Do not hesitate to explore a sale of all or a portion of the business. A vast majority of all bankruptcies involve a sale free and clear of liens. Buyers welcome a comfort order to assure them of what they are purchasing. Also, rethink the footprint or physical space of the business. Does the use of the real property or the nature of the business need to be adjusted or repurposed in light of the changing market? Can online sales be increased and expanded? Can square footage be reduced or subleased? Is there a strategic buyer or partner that can be approached? Is it time to refocus on the most profitable portions of the business and jettison the less profitable? Creative ideas abound. Do some research and talk with professionals about the number of different ways that businesses are solving their problems.
Review the cash flow and look for additional sources of revenue or cash. Are there spare or unused assets that can be sold? There are still Payroll Protection Program loans available. Contact an existing banker or a local community bank about obtaining such a loan. Some bankruptcy courts have required the SBA to approve the loans to a debtor even in a bankruptcy. Look at insurance policies to see if business interruption insurance has been triggered. Check to see if there is a life insurance policy that can be sold. Also, is there a damage lawsuit that needs to be pursued for breach of contract? There is third-party litigation financing available in bankruptcies on a nonrecourse basis to fund litigation costs and fees.
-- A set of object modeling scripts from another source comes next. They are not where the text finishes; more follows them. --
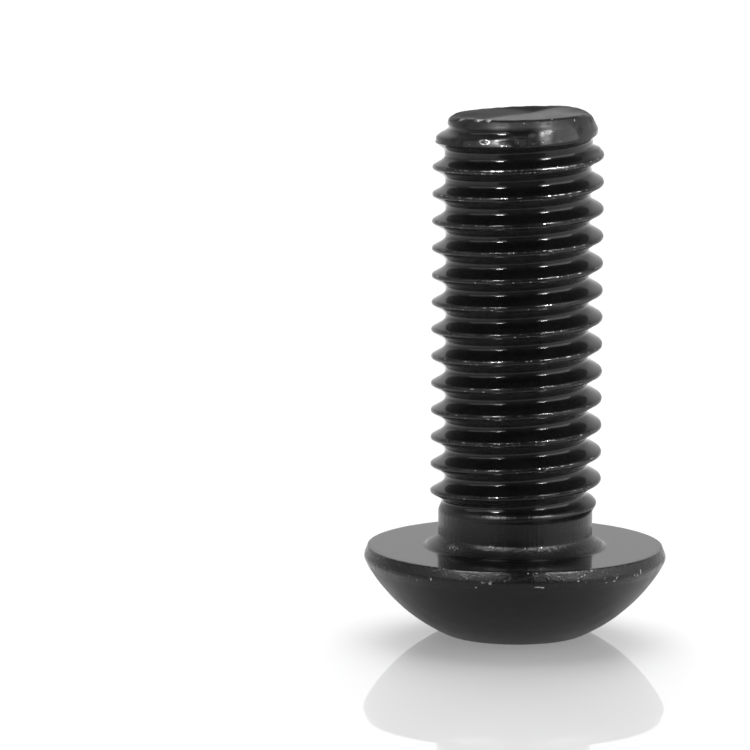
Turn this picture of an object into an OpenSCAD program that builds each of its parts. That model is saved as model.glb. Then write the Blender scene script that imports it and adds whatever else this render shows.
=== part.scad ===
// Button head machine screw with a hexagon socket, M8 x 20.
// It stands on the crown of its head: the crown lies in the plane z = 0,
// the axis is +Z and the thread points up.

/* [Thread] */
// Outside diameter over the thread crests
thread_d = 7.9; // [6.5:0.02:9]
// Pitch, the rise of the thread in one turn
pitch = 1.25; // [0.8:0.05:1.5]
// Length of the shank, from the bearing face to the free end
shank_l = 20; // [12:0.5:40]
// Plain neck between the bearing face and the end of the thread's run-out
neck_l = 1.5; // [1:0.1:4]
// Length over which the last turns fade into the neck
runout_l = 1; // [0.6:0.1:3]
// Angle round the axis at which the crest reaches the end face
thread_start = 157.5; // [0:7.5:352.5]

/* [Free end] */
// Diameter of the end face
end_d = 6.42; // [5.5:0.02:6.44]
// Length of the rounded nose, where the first turns are still incomplete
nose_l = 1.9; // [0.8:0.1:3]
// Diameter of the shallow cup in the end face
cup_d = 5.7; // [3:0.1:5.8]
// Depth of the cup
cup_h = 0.26; // [0.1:0.02:0.6]

/* [Head] */
// Largest diameter of the head
head_d = 13.9; // [12.6:0.1:15]
// Height of the head, from the crown to the bearing face
head_h = 4.05; // [3.8:0.05:4.6]
// Radius of the domed top
dome_r = 7.9; // [7.6:0.1:8.6]
// Diameter of the bearing face
bearing_d = 13.58; // [12:0.02:13.6]
// Rounding where the dome turns into the rim
rim_r = 0.35; // [0.2:0.05:0.4]
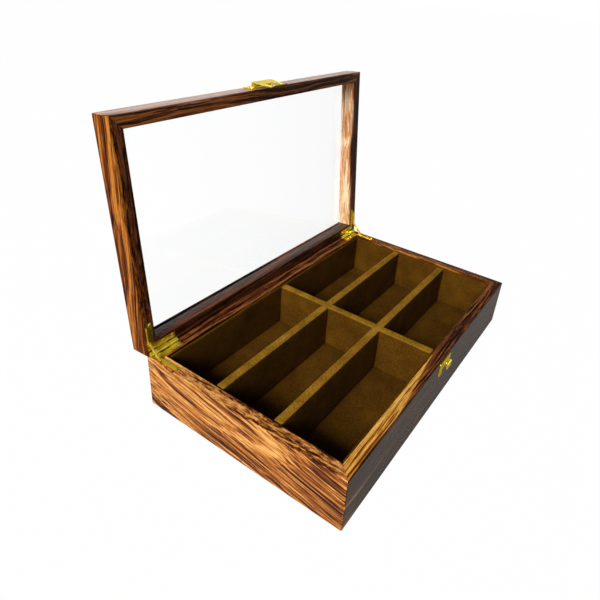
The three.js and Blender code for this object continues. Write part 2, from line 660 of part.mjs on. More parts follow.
// The lever hangs from its pin at the origin. Its sheet bends towards the box and flares at the tip.
function leverGeometry() {
  const innerFace = [
    [-LEVER_OFFSET, 0],
    [LEVER_SLOPE * LEVER_LIP_FROM - LEVER_OFFSET, -LEVER_LIP_FROM],
    [LEVER_SLOPE * LEVER_LIP_FROM - LEVER_OFFSET - LEVER_LIP_FLARE, -LEVER_LENGTH],
  ];
  const outerFace = innerFace.map(([y, z]) => [y - BRASS_SHEET, z]).reverse();
  const side = polygon([...innerFace, ...outerFace]);
  const sheet = acrossX(side, -LEVER_TOP_HALF_WIDTH, LEVER_TOP_HALF_WIDTH);
  const outline = roundedPolygon([
    [-LEVER_TOP_HALF_WIDTH, CUT_PAST],
    [-LEVER_TOP_HALF_WIDTH, -LEVER_SHOULDER],
    [-LEVER_TIP_HALF_WIDTH, -LEVER_LENGTH],
    [LEVER_TIP_HALF_WIDTH, -LEVER_LENGTH],
    [LEVER_TOP_HALF_WIDTH, -LEVER_SHOULDER],
    [LEVER_TOP_HALF_WIDTH, CUT_PAST],
  ], LEVER_CORNER_RADIUS);
  const keep = toSolid(facingFront(outline, -LEVER_CUTTER_DEPTH, LEVER_CUTTER_DEPTH));
  const trimmed = toGeometry(toSolid(sheet).intersect(keep));
  const window = roundedPolygon([
    [-WINDOW_BOTTOM_HALF_WIDTH, -WINDOW_BOTTOM],
    [WINDOW_BOTTOM_HALF_WIDTH, -WINDOW_BOTTOM],
    [WINDOW_TOP_HALF_WIDTH, -WINDOW_TOP],
    [-WINDOW_TOP_HALF_WIDTH, -WINDOW_TOP],
  ], WINDOW_CORNER);
  const roll = rodAlongX(LATCH_BARREL_RADIUS, -LEVER_KNUCKLE_HALF, LEVER_KNUCKLE_HALF);
  const web = block(-LEVER_KNUCKLE_HALF, LEVER_KNUCKLE_HALF, -LEVER_OFFSET - BRASS_SHEET / 2,
    -LATCH_BORE - ROLL_WALL_OVERLAP, -LATCH_BARREL_RADIUS, 0);
  const bore = rodAlongX(LATCH_BORE, -LEVER_TOP_HALF_WIDTH, LEVER_TOP_HALF_WIDTH);
  const opening = facingFront(window, -LEVER_CUTTER_DEPTH, LEVER_CUTTER_DEPTH);
  return cut(joined(trimmed, roll, web), bore, opening);
}

function latchPieces() {
  const plate = new THREE.Group();
  plate.position.set(0, -WIDTH, AXIS_TO_RIM);
  plate.add(piece('latch_plate', latchPlate(), BRASS));
  [-1, 1].forEach((side) => {
    const label = side < 0 ? 'left' : 'right';
    const screw = piece(`latch_screw_${label}`, FACE_SCREW, BRASS,
      side * LATCH_SCREW_X, -SHEET_STANDOFF - BRASS_SHEET - SCREW_SEAT, LATCH_SCREW_UP);
    screw.rotation.x = Math.PI / 2;
    plate.add(screw);
  });
  const pin = rodAlongX(LATCH_PIN_RADIUS, -PLATE_KNUCKLE_OUTER, PLATE_KNUCKLE_OUTER);
  plate.add(piece('latch_pin', pin, BRASS, 0, -LATCH_AXIS_OUT, LATCH_AXIS_UP));
  plate.add(piece('latch_lever', leverGeometry(), BRASS, 0, -LATCH_AXIS_OUT, LATCH_AXIS_UP));
  return plate;
}

// ---- Catch, in its own frame: y = 0 on the front face, z = 0 on the base's rim ----
function catchPlate() {
  const outline = roundedPolygon([
    [-CATCH_HALF_WIDTH, -CATCH_TOP],
    [-CATCH_HALF_WIDTH, -CATCH_BOTTOM],
    [-CATCH_NOTCH_HALF_WIDTH, -CATCH_BOTTOM],
    [-CATCH_NOTCH_HALF_WIDTH, -CATCH_NOTCH_TOP],
    [CATCH_NOTCH_HALF_WIDTH, -CATCH_NOTCH_TOP],
    [CATCH_NOTCH_HALF_WIDTH, -CATCH_BOTTOM],
    [CATCH_HALF_WIDTH, -CATCH_BOTTOM],
    [CATCH_HALF_WIDTH, -CATCH_TOP],
  ], CATCH_CORNER);
  const sheet = facingFront(outline, 0, BRASS_SHEET);
  const hookSide = polygon([
    [-BRASS_SHEET / 2, -HOOK_TOP],
    [-BRASS_SHEET / 2, -HOOK_TOP - HOOK_THICKNESS],
    [HOOK_THICKNESS - HOOK_REACH, -HOOK_TOP - HOOK_THICKNESS],
    [HOOK_THICKNESS - HOOK_REACH, -HOOK_BOTTOM],
    [-HOOK_REACH, -HOOK_BOTTOM],
    [-HOOK_REACH, -HOOK_TOP - HOOK_THICKNESS],
    [HOOK_THICKNESS - HOOK_REACH, -HOOK_TOP],
  ]);
  const hook = acrossX(hookSide, -HOOK_HALF_WIDTH, HOOK_HALF_WIDTH);
  const holes = [-1, 1].map((side) => (
    faceScrewHole().translate(side * CATCH_SCREW_X, 0, -CATCH_SCREW_DOWN)
  ));
  return cut(joined(sheet, hook), ...holes);
}

function catchPieces() {
  const group = new THREE.Group();
  group.position.set(0, -HALF_WIDTH, BASE_HEIGHT);
  group.add(piece('catch_plate', catchPlate(), BRASS));
  [-1, 1].forEach((side) => {
    const label = side < 0 ? 'left' : 'right';
    const screw = piece(`catch_screw_${label}`, FACE_SCREW, BRASS,
      side * CATCH_SCREW_X, -BRASS_SHEET, -CATCH_SCREW_DOWN);
    screw.rotation.x = Math.PI / 2;
    group.add(screw);
  });
  return group;
}

// ---- Assembly ----
const leftHinge = hingePieces('left', 1);
const rightHinge = hingePieces('right', -1);

const base = new THREE.Group();
base.add(...baseWalls(), bottomPanel(), ...liners(), ...dividers(), ...floorPads(), catchPieces());

const baseHinges = new THREE.Group();
baseHinges.position.set(0, HALF_WIDTH, AXIS_Z);
baseHinges.add(...leftHinge.onBase, ...rightHinge.onBase);

const lid = new THREE.Group();
lid.position.set(0, HALF_WIDTH, AXIS_Z);
lid.rotation.x = -OPEN_ANGLE;
lid.add(...lidFrame(), lidGlass(), ...leftHinge.onLid, ...rightHinge.onLid, latchPieces());

const organizer = new THREE.Group();
organizer.add(base, baseHinges, lid);

export default organizer;
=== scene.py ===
import json
import math

import bmesh
import bpy
from mathutils import Matrix, Vector, noise


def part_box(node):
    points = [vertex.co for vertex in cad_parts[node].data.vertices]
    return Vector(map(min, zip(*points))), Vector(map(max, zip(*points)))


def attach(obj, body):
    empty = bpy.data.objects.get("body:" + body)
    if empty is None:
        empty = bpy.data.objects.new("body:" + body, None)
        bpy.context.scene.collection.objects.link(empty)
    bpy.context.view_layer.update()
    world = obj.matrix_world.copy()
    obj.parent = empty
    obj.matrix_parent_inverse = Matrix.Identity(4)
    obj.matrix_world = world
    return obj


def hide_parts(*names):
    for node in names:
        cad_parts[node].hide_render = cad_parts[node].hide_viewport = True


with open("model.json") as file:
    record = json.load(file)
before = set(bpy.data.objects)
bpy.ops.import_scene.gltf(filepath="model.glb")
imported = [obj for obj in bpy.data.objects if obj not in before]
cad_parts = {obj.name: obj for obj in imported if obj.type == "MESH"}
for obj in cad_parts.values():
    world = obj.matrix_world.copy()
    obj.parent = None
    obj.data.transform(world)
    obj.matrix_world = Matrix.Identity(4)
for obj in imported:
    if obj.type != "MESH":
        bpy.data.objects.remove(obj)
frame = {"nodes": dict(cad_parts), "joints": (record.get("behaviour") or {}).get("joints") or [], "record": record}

# A six-compartment glasses box in rosewood, with a glass lid, brass fittings and a cloth lining.
# Metres, +Z up, front towards -Y. The lid stands open at rest.

MM = 0.001
WELD = 2e-6
NEAR = 5 * WELD
FLAT_WITHIN = math.radians(0.8)
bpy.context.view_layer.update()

# ---- Places and sizes taken from the frame ----
JOINTS = {joint["name"]: joint for joint in frame["joints"]}
HINGE = Vector(JOINTS["lid_hinge"]["pos_m"])
OPEN_ANGLE = math.radians(JOINTS["lid_hinge"]["range_deg"][1])
REST = Matrix.Identity(4)
# Lid pieces are made in the frame of the closed lid, with its origin on the hinge axis.
LID = Matrix.Translation(HINGE) @ Matrix.Rotation(-OPEN_ANGLE, 4, "X")

BASE_LOW, BASE_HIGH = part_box("base_front_wall")
BASE_HIGH = Vector((BASE_HIGH.x, -BASE_LOW.y, BASE_HIGH.z))
INNER_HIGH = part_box("base_bottom_panel")[1]
WALL = BASE_HIGH.x - INNER_HIGH.x
LID_GAP = HINGE.z - BASE_HIGH.z
FRONT_RAIL = frame["nodes"]["lid_front_rail"].data
LID_DEPTH = max((LID.inverted() @ vertex.co).z for vertex in FRONT_RAIL.vertices) - LID_GAP


# ---------------------------------------------------------------- Node helpers
def new_material(name):
    material = bpy.data.materials.new(name)
    material.use_nodes = True
    tree = material.node_tree
    tree.nodes.clear()
    return material, tree


def add(tree, kind, inputs=None, **settings):
    """A new node. Inputs are given by name or index, as values or as sockets to link from."""
    node = tree.nodes.new(kind)
    for key, value in settings.items():
        setattr(node, key, value)
    for key, value in (inputs or {}).items():
        if isinstance(value, bpy.types.NodeSocket):
            tree.links.new(value, node.inputs[key])
        else:
            node.inputs[key].default_value = value
    return node


def maths(tree, operation, a, b=0.0, c=0.0, clamp=False):
    node = add(tree, "ShaderNodeMath", {0: a, 1: b, 2: c}, operation=operation, use_clamp=clamp)
    return node.outputs[0]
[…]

Finally, if a consensual plan cannot be negotiated with creditors or lenders, such as a deferral of payments, a reduction of the interest rate, modifications of the loan, a short sale or payment of less than 100 percent to the creditors, then the debtor may need to ask the bankruptcy court to overrule objections and approve the business or legal plan so the debtor can stay in business, keep its employees, stretch out repayments and maximize value for all creditors. Increasingly bankruptcy courts seem willing to use their equitable powers to assist where appropriate.